169.49It's just today....3D::AUSTINFri Jan 09 1987 14:1212
    
    Ok, now it's January 9th...only 356 days left to 1987 !!!
    
    Actually, I think it's up to each individual to make the best of
    each day.  That's all you can do and it's also the best way to handle
    it.  Just for today....  If I spent every day thinking about the
    past and what *could* happen in the future, I don't know how long
    I'd want to hang around.  I don't know if I can be happy or feel
    good for a year or whatever, but I CAN try to make it just today.
    You'd be surprised how the "today's" can add up....
    
    
169.50RDVAX::LAURENCEMary Kay LaurenceFri Jan 09 1987 14:506
    I have a poster in my office that has a sailboat, a setting sun,
    and one sentence:
    
    Live one day at a time and make it a masterpiece
    
    
169.51Enjoy the rest of the year...CADSYS::BURDICKEd Burdick HLO2-2/G13, dtn 225-5051Sun Jan 18 1987 04:1513
>There is also the Oh_God_another_years_gone_by_what_have_I_accomplished?
>depression...

My approach is, "Gee! Another year has passed and nothing awful has happened!"

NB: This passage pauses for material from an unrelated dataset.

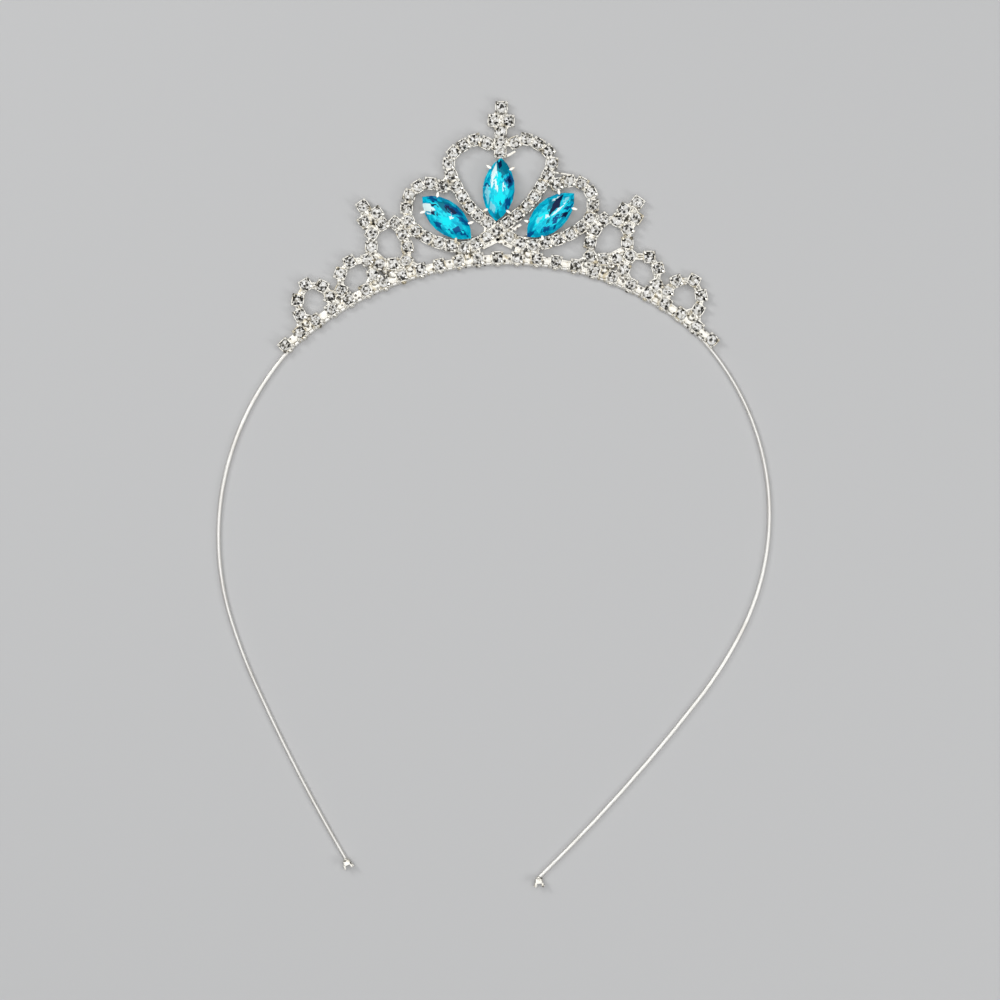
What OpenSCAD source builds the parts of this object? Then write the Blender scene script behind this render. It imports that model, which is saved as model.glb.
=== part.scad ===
// Mini crown headband: a spring wire bent to a horseshoe, with an open crown of
// stone cup chain and three navette stones standing in the same plane.
// It lies on its back: +Z is the crown's front, +Y points from the wire's open
// ends to the crown's top, and the origin is the middle of the whole piece, on
// the surface that it lies on.

/* [Headband] */
// Width of the headband loop, which the radii of its bends follow
band_width = 126; // [114:1:138]
// Diameter of the spring wire
wire_d = 0.95; // [0.8:0.05:1.1]
// Turn of the wire at the crown's middle from the X axis, in degrees
middle_turn = 1.7; // [-3:0.1:3]
// Height of the solder drops that hold the crown to the wire
solder_h = 1.1; // [1:0.05:1.3]
// Width of the claw cup on each wire end
end_cup_w = 2.1; // [1.9:0.05:2.4]

/* [Stone cups] */
// Width of a square cup
cup_w = 2.6; // [2.5:0.05:2.7]
// Thickness of a cup's back
cup_floor = 0.3; // [0.2:0.05:0.4]
// Height of a cup's walls
cup_wall_h = 1.35; // [1.3:0.05:1.5]
// Height of a cup with its claws
cup_h = 1.95; // [1.85:0.05:2.1]
// Width of the slot between two claws
claw_slot = 1.1; // [1:0.05:1.3]
// Width of the bars that link and solder the cups
link_w = 1.3; // [1.1:0.05:1.5]
// Thickness of those bars
link_t = 0.5; // [0.4:0.05:0.6]
// Height of those bars above the cups' backs
link_z = 0.15; // [0.1:0.05:0.2]

/* [Round stones] */
// Diameter of a round stone
stone_d = 2.05; // [1.95:0.05:2.1]
// Diameter of its table
table_d = 1.2; // [1.1:0.05:1.3]
// Height of its table above the cup's back
table_z = 1.8; // [1.75:0.05:1.85]
// Thickness of its girdle
girdle_t = 0.15; // [0.1:0.05:0.2]
// Space between a stone and the metal round it
stone_gap = 0.05; // [0.04:0.01:0.06]

/* [Navettes] */
// Length of a navette stone
navette_l = 14.4; // [13.5:0.1:15]
// Width of a navette stone
navette_w = 7.2; // [6.8:0.1:7.5]
// Height of its keel above the back
keel_z = 0.6; // [0.5:0.05:0.7]
// Height of its girdle above the back
navette_girdle_z = 2.3; // [2.2:0.05:2.5]
// Height of its table above the back
navette_table_z = 3.7; // [3.5:0.05:3.9]
// Distance of its table's edge from its outline
navette_bevel = 1.5; // [1.3:0.1:1.8]
// Thickness of its girdle
navette_girdle_t = 0.2; // [0.15:0.05:0.25]
// Thickness of a setting's wall
setting_wall = 0.4; // [0.3:0.05:0.5]
// Distance of a setting's wall from the stone's outline
setting_inset = 0.35; // [0.3:0.05:0.45]
// Width of a setting's claw
claw_w = 0.8; // [0.7:0.05:1]
// Thickness of a setting's claw
claw_t = 0.5; // [0.4:0.05:0.6]
// Reach of a claw over its stone
claw_lap = 0.4; // [0.3:0.05:0.5]
// Turn of the middle navette from the crown's middle line, in degrees
middle_navette_turn = 6; // [0:1:8]
// Turn of a side navette from the base row, in degrees
side_navette_turn = 50; // [45:1:55]

/* [Crown] */
// Height of the topmost stone above the base row
crown_rise = 33.7; // [32:0.1:36]
// Sideways lean of the crown from the middle of the wire, in degrees
crown_lean = 2.3; // [0:0.1:3]
// Shift of the base row's middle along the wire
row_shift = -0.3; // [-1:0.1:1]
// Number of cups in the base row
row_cups = 25; // [23:2:27]
// Space between the middles of the base row's cups, along the wire
row_pitch = 4.28; // [4.1:0.02:4.4]
// Number of cups down each half of the heart
heart_cups = 11; // [10:1:12]
// Number of cups round each loop
loop_cups = 13; // [12:1:14]
// Number of cups round each side ring
ring_cups = 10; // [9:1:11]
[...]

I think most of us are aware of the terrible things that happen to people, both
by reading about it in the news, or by knowing the victims.  I have been close
enough to tragedy to understand that it is real, but have so far been spared
of too much personal involvement in it.  For that, I am thankful every year.

But I still heave a sigh of relief when the holiday season ends, not because 
it depresses me, but because it is too complicated, too expensive, and too
long.  I think many people expect the end of the year to make up for the rest
of the year, and the pressure to have a good time is too much.